И тут, безо всякого предупреждения, Рея зарыдала. Она громко всхлипывала над нами, как будто от увиденного у нее разбилось сердце. Так она проплакала над нами не меньше двух минут, пока мы обе просто лежали, обнявшись, с ­закрытыми глазами. Больше ничего нельзя было сделать — мне ­казалось, что я сильно смущу Рею, если вдруг вынырну из-под ­деяла и спрошу: «Эй, ну что такое?» Кроме того, мне казалось, что я опознала причину ее слез. Наше очевидное счастье в нашей «неправильной» любви было столь заметно на фоне ее очевидного несчастья в ее «правильной», что единственным ответом на эту вселенскую несправедливость были только слезы.

Наконец Рея развернулась и помчалась к себе в комнату, хлопнув дверью. Мы слышали ее рыдания, пока не уснули.

Я никогда не обсуждала с Реей ту ночь и не спрашивала, чем были вызваны те слезы — ее одиночеством или радостью, которую мы с Мюриэл находили друг в друге. Возможно, если бы обсудила, наши жизни сложились бы совсем иначе. Через неделю Рея уехала из Нью-Йорка, и мы не виделись много лет.

Гораздо позже мне открылась настоящая причина ее отъезда, из-за которой она отправилась на новую работу в Чикаго, причем по тем временам довольно поспешно. Приезжая шишка из прогрессивных кругов как-то вечером явилась к нам в квартиру, когда я была дома. В штаб в Нью-Джерси она вернулась с шокирующим отчетом: Рея делит квартиру с лесбиянкой, да еще и Черной. Другими словами, Рею отвергли за связь со мной. В 1955 году приличный человек прогрессивных взглядов не мог водить такую дурную компанию. Я стала позором.

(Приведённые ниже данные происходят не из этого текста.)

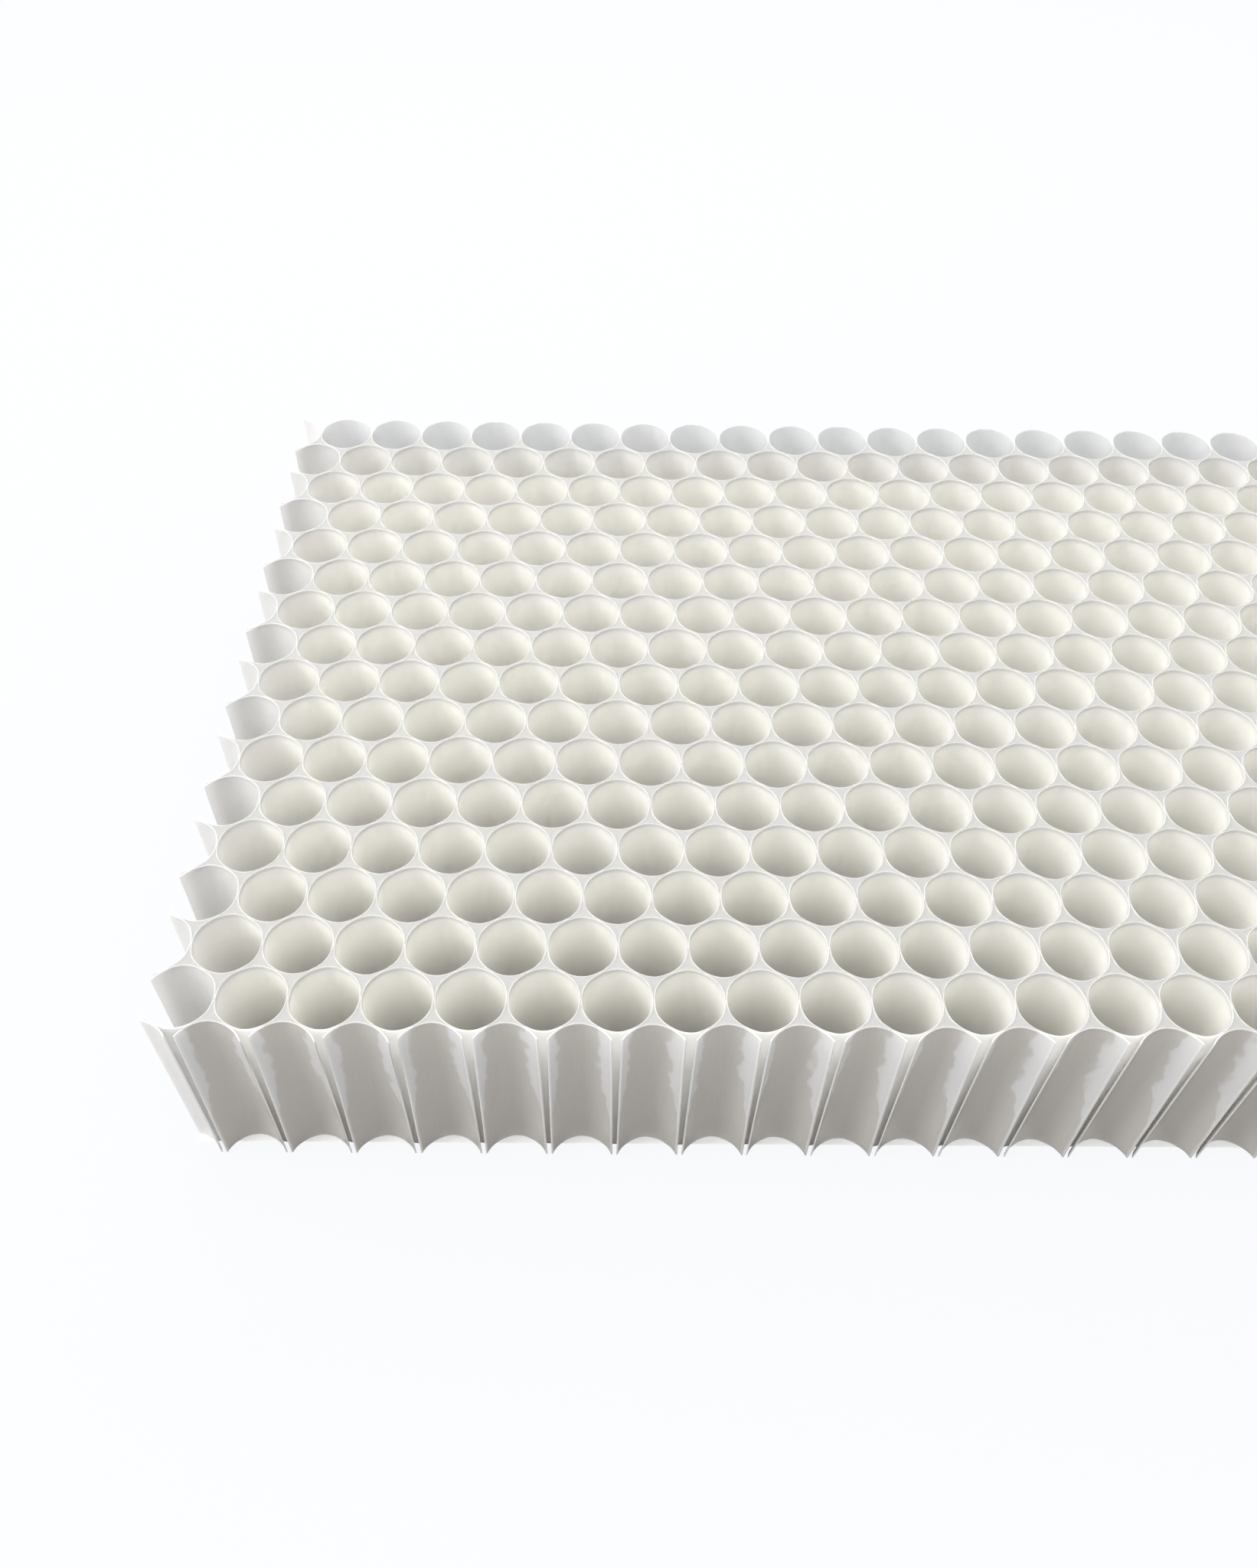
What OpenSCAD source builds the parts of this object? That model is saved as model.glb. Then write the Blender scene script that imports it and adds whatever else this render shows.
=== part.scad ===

Я всего этого не понимала, полностью погрузившись в наше с Мюриэл существование. Знала лишь, что Рея всё больше и больше чем-то тяготится, кульминацией чего и стала сцена у дивана. Но решение оставалось за ней: избавиться от меня или отказаться от работы. Рея любила меня, ценила нашу дружбу, но работа была для нее важнее, и ей надо было защищать себя. Ее последний роман стал прекрасным прикрытием. Вместо того, чтобы попросить меня переехать или рассказать мне о происходящем, она решила отдать мне квартиру и уехать в Чикаго.